Maharashtra, Delhi, Gujarat, Tamil Nadu, Kerala, Chandigarh, Haryana, West Bengal, Telangana and Karnataka have, in January, announced fresh restrictions on mobility and social gatherings. 2022 could see a fresh disruption in business and social activity, as in the previous two years. The ruling government has a tricky path ahead, with the need to keep room for more fiscal relief measures. It will also keep an eye on the upcoming assembly elections, particularly in Uttar Pradesh, Punjab, Uttarakhand and Gujarat later in the year.

It is quite likely that the economy will bounce back from the Omicron threat at some point this year.

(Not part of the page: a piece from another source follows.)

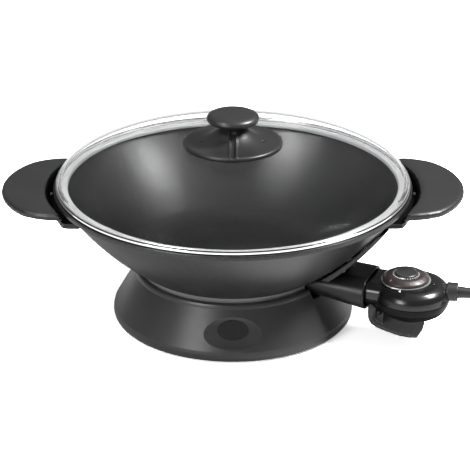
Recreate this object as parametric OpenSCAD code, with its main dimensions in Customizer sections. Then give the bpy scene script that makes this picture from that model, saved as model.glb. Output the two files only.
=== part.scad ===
// Electric wok: a non-stick bowl with side handles on a flared base, a glass lid with a
// steel rim, and a plug-in temperature control on its mains lead.
// Millimetres, +Z up. Origin: centre of the base at table level. The handles lie along X,
// the front of the base faces -Y, the control points to the right and a little forward.

/* [Base] */
// Radius of the skirt where it is widest, near the table
base_r = 123; // [119:0.5:128]
// Height of the skirt's top lip above the table
base_h = 54; // [53:0.5:56]
// Radius of the skirt just under its top lip
lip_r = 100; // [99.5:0.1:102]
// Wall of the skirt
base_wall = 3; // [2.6:0.1:3.4]
// Height of the rubber feet
foot_h = 3; // [2.5:0.1:3.5]
// Diameter of each rubber foot
foot_d = 17; // [14:0.5:20]
// Number of rubber feet and of base screws
foot_count = 4; // [3:1:6]
// Depth of the finger-wide scoop in the front of the skirt
scoop_depth = 3.2; // [2.4:0.1:3.4]
// Radius of the cutter that makes the scoop
scoop_r = 42; // [40:1:60]
// Width of the oval plate in the scoop
badge_w = 31; // [26:0.5:34]

/* [Bowl] */
// Outer radius of the bowl's rim
rim_r = 180; // [178:0.5:182]
// Height of the top of the bowl's rim above the table
rim_z = 142.6; // [140:0.2:146]
// Height of the thickened band round the rim
rim_band = 5.2; // [4:0.2:6]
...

Contact-intensive services might take longer to recover in their business cycles if restrictions continue to be imposed but it is unlikely that nationwide lockdowns will be imposed again, as in 2020. But urban jobs might once again come under pressure if people, from a health perspective, are unable to resume their jobs quickly. Construction, manufacturing and agriculture sectors are likely to remain unaffected in this fresh wave. Prompt fiscal and monetary measures will alleviate the pressures.